Stated problem. Only the lines from the one holding "LOOP_B_ROUTE, CORD_RADIUS, 2), cord)" through the one holding "bpy.context.scene.collection.objects.link(empty)" are to be retyped, exactly as they appear, with both boundary lines included.

Collected material.
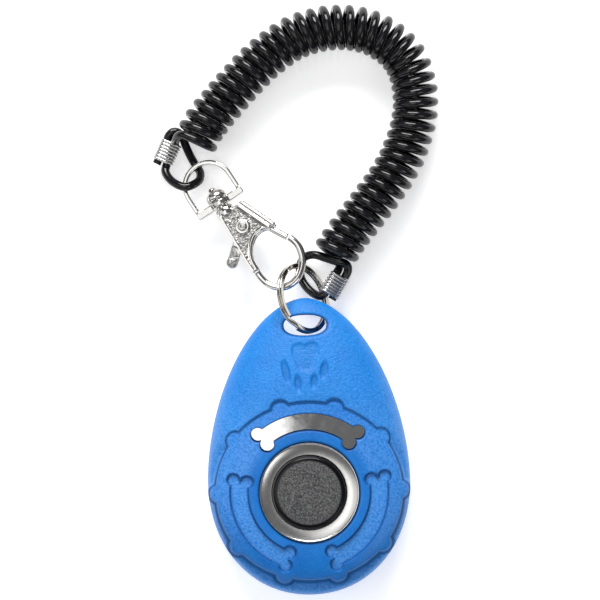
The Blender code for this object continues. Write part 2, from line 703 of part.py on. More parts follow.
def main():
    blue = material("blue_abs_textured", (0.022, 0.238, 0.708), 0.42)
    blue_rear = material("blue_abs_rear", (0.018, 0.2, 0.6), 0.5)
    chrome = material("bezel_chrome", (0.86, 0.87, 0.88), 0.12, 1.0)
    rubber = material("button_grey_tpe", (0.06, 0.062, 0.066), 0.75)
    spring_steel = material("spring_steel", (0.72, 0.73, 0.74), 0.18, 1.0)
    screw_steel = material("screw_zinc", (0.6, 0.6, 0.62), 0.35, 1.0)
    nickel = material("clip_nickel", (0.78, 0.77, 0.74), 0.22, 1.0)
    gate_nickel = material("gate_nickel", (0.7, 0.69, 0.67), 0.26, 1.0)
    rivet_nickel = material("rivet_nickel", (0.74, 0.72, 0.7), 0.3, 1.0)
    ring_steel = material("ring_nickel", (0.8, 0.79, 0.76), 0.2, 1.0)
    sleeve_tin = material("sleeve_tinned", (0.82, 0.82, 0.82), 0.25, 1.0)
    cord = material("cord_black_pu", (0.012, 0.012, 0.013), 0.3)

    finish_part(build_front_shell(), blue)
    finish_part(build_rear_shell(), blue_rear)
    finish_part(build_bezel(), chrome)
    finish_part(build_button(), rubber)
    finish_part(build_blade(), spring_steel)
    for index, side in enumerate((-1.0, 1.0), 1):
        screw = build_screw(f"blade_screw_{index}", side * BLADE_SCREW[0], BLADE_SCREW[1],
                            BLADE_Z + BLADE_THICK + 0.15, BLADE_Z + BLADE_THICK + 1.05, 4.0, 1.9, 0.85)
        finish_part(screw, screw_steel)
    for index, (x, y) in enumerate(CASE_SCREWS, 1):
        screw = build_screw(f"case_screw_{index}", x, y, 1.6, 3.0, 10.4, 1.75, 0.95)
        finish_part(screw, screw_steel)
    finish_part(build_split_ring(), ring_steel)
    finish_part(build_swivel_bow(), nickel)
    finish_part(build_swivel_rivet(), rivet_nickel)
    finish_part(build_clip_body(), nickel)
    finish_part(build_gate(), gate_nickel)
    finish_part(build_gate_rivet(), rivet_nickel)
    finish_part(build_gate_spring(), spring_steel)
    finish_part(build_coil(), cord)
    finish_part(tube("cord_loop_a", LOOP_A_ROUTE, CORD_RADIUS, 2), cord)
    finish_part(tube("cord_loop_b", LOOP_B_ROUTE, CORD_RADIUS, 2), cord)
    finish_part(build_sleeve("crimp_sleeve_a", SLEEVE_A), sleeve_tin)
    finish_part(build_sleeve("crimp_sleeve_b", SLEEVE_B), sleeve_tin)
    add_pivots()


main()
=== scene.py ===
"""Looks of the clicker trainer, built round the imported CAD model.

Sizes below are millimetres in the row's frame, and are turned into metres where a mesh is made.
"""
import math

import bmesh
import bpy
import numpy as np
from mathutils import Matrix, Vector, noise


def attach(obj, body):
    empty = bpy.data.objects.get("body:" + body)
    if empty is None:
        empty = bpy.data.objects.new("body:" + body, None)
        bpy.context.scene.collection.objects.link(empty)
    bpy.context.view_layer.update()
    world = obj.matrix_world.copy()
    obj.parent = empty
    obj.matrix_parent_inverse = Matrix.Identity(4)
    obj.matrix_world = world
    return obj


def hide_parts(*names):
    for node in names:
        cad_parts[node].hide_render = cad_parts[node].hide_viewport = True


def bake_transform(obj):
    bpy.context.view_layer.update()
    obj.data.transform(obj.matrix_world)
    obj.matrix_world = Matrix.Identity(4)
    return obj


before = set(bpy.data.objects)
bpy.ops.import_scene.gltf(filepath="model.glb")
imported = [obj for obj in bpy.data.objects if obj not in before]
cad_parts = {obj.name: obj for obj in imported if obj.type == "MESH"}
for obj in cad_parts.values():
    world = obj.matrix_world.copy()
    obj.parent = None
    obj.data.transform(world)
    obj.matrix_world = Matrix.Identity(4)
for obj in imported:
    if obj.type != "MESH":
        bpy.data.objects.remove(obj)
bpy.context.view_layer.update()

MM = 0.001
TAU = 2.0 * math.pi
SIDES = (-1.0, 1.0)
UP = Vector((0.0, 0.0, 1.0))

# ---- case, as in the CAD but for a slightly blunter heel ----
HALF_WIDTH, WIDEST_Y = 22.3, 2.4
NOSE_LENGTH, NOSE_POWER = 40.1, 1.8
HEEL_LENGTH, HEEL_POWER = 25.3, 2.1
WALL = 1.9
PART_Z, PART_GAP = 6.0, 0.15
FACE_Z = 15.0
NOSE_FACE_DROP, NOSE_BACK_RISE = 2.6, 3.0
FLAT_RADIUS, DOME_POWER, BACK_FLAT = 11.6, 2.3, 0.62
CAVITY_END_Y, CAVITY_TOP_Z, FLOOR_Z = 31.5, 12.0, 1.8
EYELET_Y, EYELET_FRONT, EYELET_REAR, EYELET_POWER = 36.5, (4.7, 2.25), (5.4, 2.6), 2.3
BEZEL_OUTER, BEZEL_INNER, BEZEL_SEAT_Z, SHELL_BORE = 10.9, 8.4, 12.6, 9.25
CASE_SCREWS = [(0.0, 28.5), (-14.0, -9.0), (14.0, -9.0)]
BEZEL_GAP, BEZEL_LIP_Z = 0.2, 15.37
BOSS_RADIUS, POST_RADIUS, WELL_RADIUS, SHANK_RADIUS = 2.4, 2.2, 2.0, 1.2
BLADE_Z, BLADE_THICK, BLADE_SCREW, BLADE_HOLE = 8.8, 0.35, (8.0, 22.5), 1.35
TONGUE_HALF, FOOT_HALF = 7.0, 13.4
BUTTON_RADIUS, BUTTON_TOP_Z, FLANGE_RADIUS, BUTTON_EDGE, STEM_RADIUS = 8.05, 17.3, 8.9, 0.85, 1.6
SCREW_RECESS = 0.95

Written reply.
    finish_part(tube("cord_loop_b", LOOP_B_ROUTE, CORD_RADIUS, 2), cord)
    finish_part(build_sleeve("crimp_sleeve_a", SLEEVE_A), sleeve_tin)
    finish_part(build_sleeve("crimp_sleeve_b", SLEEVE_B), sleeve_tin)
    add_pivots()


main()
=== scene.py ===
"""Looks of the clicker trainer, built round the imported CAD model.

Sizes below are millimetres in the row's frame, and are turned into metres where a mesh is made.
"""
import math

import bmesh
import bpy
import numpy as np
from mathutils import Matrix, Vector, noise


def attach(obj, body):
    empty = bpy.data.objects.get("body:" + body)
    if empty is None:
        empty = bpy.data.objects.new("body:" + body, None)
        bpy.context.scene.collection.objects.link(empty)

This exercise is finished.